類語「帰途につく」は「家への帰り道の途中」
「帰途につく(きとにつく)」とは、帰り道をいく途中であるという意味。「帰途」には、「帰路」と同じく「帰り道」や「帰る途中の道」という意味があります。
「帰路につく」と「帰途につく」はほぼ同じ意味といえ、言い換えも可能です。しかし、前後の表現によっては「帰途」を使用すると不自然な表現になる場合もあります。
類語「帰途につく」を使った例文
- いつも寄り道をしてしまうけど、今日は真っすぐ帰途につくことにする。
- 用事がすんだので、帰途につきました。
類語「家路につく」は「家に帰る途中」
「家路につく(いえじにつく)」とは、家に帰っている途中であるという意味。「家路」は、字の通り「自分の家」や「自宅」という意味の言葉です。
「帰路につく」は帰る先が家以外の職場や学校などでも同じように使えるのに対し、「家路につく」はあくまで帰る先が自宅であると明確に示されているところが違います。
類語「家路につく」を使った例文
- 駅についたときには遅い時間だったので、家路につく人もまばらだった。
- 反対方向の友人と駅で別れ、私はひとりで家路につくことにした。
類語「帰宅する」は「自分の家に帰ること」
「帰宅する」とは、「自分の家に帰る行動」をさします。
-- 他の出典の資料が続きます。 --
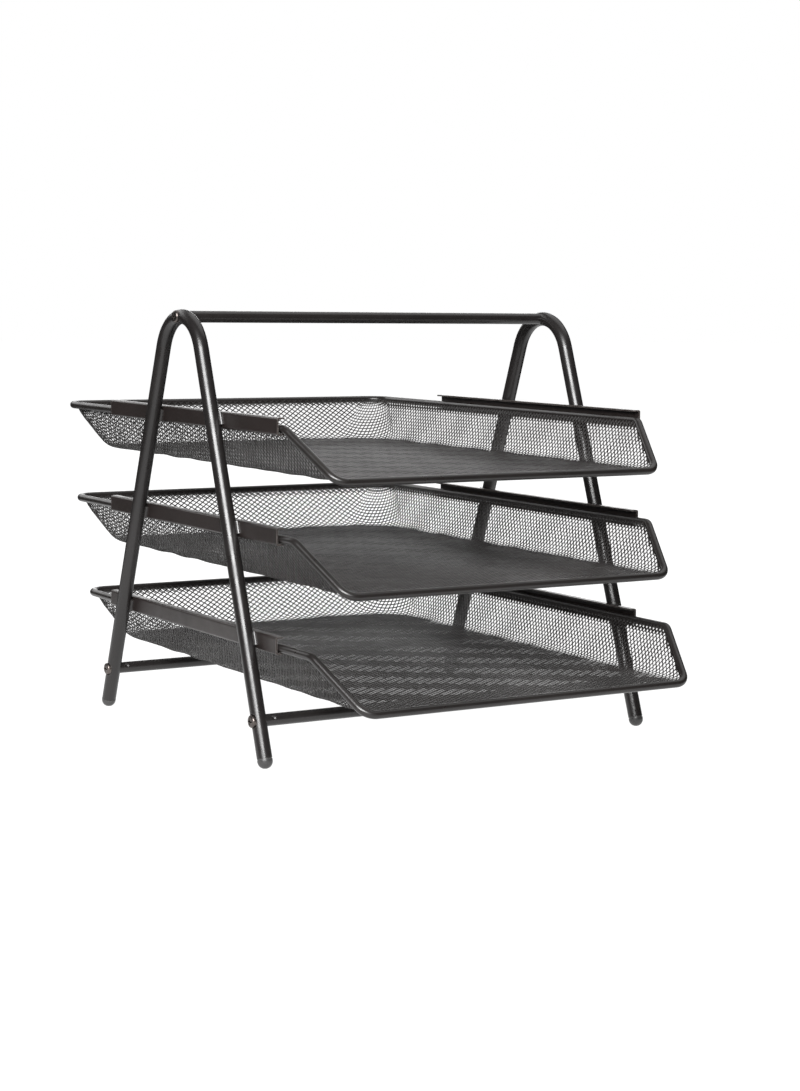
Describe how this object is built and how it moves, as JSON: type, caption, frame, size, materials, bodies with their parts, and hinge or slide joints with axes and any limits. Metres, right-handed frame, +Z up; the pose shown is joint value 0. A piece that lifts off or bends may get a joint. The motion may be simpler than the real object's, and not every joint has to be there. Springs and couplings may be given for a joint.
{
  "type": "letter tray",
  "caption": "Desktop letter tray: tiers of mesh paper trays with wire rims, sliding in channel rails on a carrying stand of A-shaped tube frames joined by a handle bar.",
  "frame": {"origin": "on the floor, in the middle of the footprint of the whole object with the trays where they stand in the picture", "axes": "+X to the right along the handle bar, -Y toward the open front the trays slide out of, +Z up"},
  "size_m": [0.2922, 0.409, 0.2745],
  "materials": {
    "frame_paint": "satin black powder coat on steel tube",
    "rail_paint": "satin black powder coat on folded sheet steel",
    "rim_paint": "satin black powder coat on steel wire",
    "mesh_paint": "black powder coat on expanded steel mesh",
    "weld_paint": "black powder coat over weld beads",
    "foot_plastic": "matt black moulded plastic",
    "screw_steel": "blackened steel with bright worn edges",
    "insert_steel": "zinc plated steel"
  },
  "bodies": {
    "stand": {"side_frame_left": "frame_paint", "side_frame_right": "frame_paint", "handle_bar": "frame_paint", "front_cross_bar": "frame_paint", "rear_cross_bar": "frame_paint", "rail_top_left": "rail_paint", "rail_top_right": "rail_paint", "rail_middle_left": "rail_paint", "rail_middle_right": "rail_paint", "rail_bottom_left": "rail_paint", "rail_bottom_right": "rail_paint", "foot_front_left": "foot_plastic", "foot_front_right": "foot_plastic", "foot_rear_left": "foot_plastic", "foot_rear_right": "foot_plastic", "handle_screws": "screw_steel", "cross_bar_screws": "screw_steel", "handle_bar_inserts": "insert_steel", "cross_bar_inserts": "insert_steel", "rail_welds": "weld_paint"},
    "tray_top": {"tray_rim_top": "rim_paint", "mesh_basket_top": "mesh_paint"},
    "tray_middle": {"tray_rim_middle": "rim_paint", "mesh_basket_middle": "mesh_paint"},
    "tray_bottom": {"tray_rim_bottom": "rim_paint", "mesh_basket_bottom": "mesh_paint"}
  },
  "joints": [
    {"name": "slide_top", "type": "slide", "parent": "stand", "child": "tray_top", "axis": [0, -1, 0], "range_m": [0, 0.23]},
    {"name": "slide_middle", "type": "slide", "parent": "stand", "child": "tray_middle", "axis": [0, -1, 0], "range_m": [-0.013, 0.217]},
    {"name": "slide_bottom", "type": "slide", "parent": "stand", "child": "tray_bottom", "axis": [0, -1, 0], "range_m": [-0.035, 0.195]}
  ]
}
「宅」にはその字の通り「自宅」や「自分の家」という意味があります。「帰宅」とは自分の家に帰ることであり、「その行動を行う」という意味の「する」がつくことで「家に帰る行動をおこなう」というニュアンスです。
帰る先が自宅や職場などでも使うことができる「帰路につく」よりも、帰る先が自宅であると明確に示されている「家路につく」の方が「帰宅する」と同じニュアンスであると言えるでしょう。
類語「帰宅する」を使った例文
- 残業で遅くなったので急いで帰宅する。
- 彼から1時間ほど前にバスに乗ったとメールがあったから、そろそろ帰宅するだろう。
- ここで1時間もバスを待つならタクシーで帰宅する方が早いです。
「帰路につく」の英語表現は?
「帰路につく」は英語で「on one’s way home」「leave for home」
「帰路につく」のニュアンスを英語で表現するには「on one’s way home」や「leave for home」が当てはまります。
「家に帰る」という意味の英語として「go home」が思い浮かびやすいですが、こちらは帰り着いた状態やこれから移動を始めるというニュアンスの方が強い言葉。帰る道の途中であるというニュアンスの「帰路につく」なら、「on one’s way home」や「leave for home」で表現する方が伝わります。
まとめ
「帰路につく」とは「帰る道の途中である」という意味の言葉で、「つく」を漢字で書くならば「帰路に就く」が正しい表記です。帰るという言葉から自宅への帰り道をイメージしやすいですが、必ずしも自宅というわけではなく、職場や学校などに戻る場合にも「帰路につく」と表現できます。
類語の「帰途につく」はほぼ同じ意味ですが、同じく類語の「家路につく」や「帰宅する」は、帰る先が自宅であるというニュアンスを含んでおり、「帰路につく」の方が幅広く使えます。また、「帰路につく」はビジネスメールなどで丁寧な表現としても使える言葉です。